Two things DiGiorgio says about her group seem to undermine that comparison, though.

"Democracy for America isn't a group of Democrats," she says, although most active members are. "We are looking for candidates who are socially progressive."

And unlike other political groups, DFA offers two different categories of support: full "endorsement" and "approval." The group's approval carries less weight, and support, than an endorsement. It's also a more flexible designation.

"There's absolutely nothing in our guidelines that prohibits us from approving more than one candidate in a race," she says.

So what does a full endorsement from DFA get you?

"We don't have a lot of money," says DiGiorgio. "It's really a matter of time to work on the campaign."

That time may be one reason Morelle's content to leave DFA Rochester alone for the time being. Beside Blanchard, the group's other two fully endorsed candidates are Ted O'Brien and Ted Nixon. They are running for County Legislature seats in competitive districts in Irondequoit and Pittsford, respectively.

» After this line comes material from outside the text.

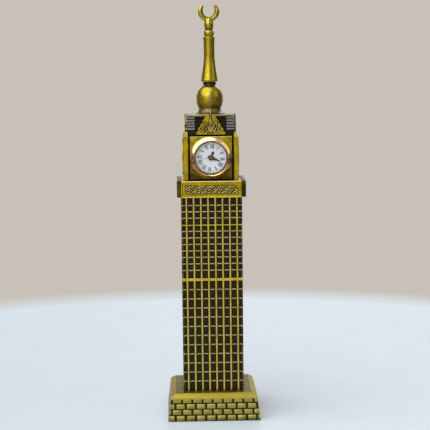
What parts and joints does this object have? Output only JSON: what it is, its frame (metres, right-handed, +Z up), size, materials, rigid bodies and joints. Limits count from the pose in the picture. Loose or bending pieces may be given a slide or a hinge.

With the party strapped for cash, no party chair worth his salt is going to turn away eager volunteers.

Whether this détente will last after this year's election cycle --- or even survive it --- remains to be seen.

It may be difficult to attract the willing volunteers DFA can offer, but it's also tough to spend limited resources well when you're spending them against your fellow partisans. It's even tougher to attract money to those types of races. Sure, some people will always give for strictly ideological reasons, but most donors (especially the biggest spenders) want a return on their investment, in the form of victories. They won't see that in a party constantly fighting itself, as Morelle is keenly aware.

"To the extent that people contribute to factions, they contribute to our difficulty to be competitive," he says. "If you really want to be a party on a county level that's competitive, that involves sacrifice."

Idealists among the Dems may read that last statement as a threat to democratic processes within the party. For them, Morelle has this response: "You can't have any influence over government if you can't get elected to office."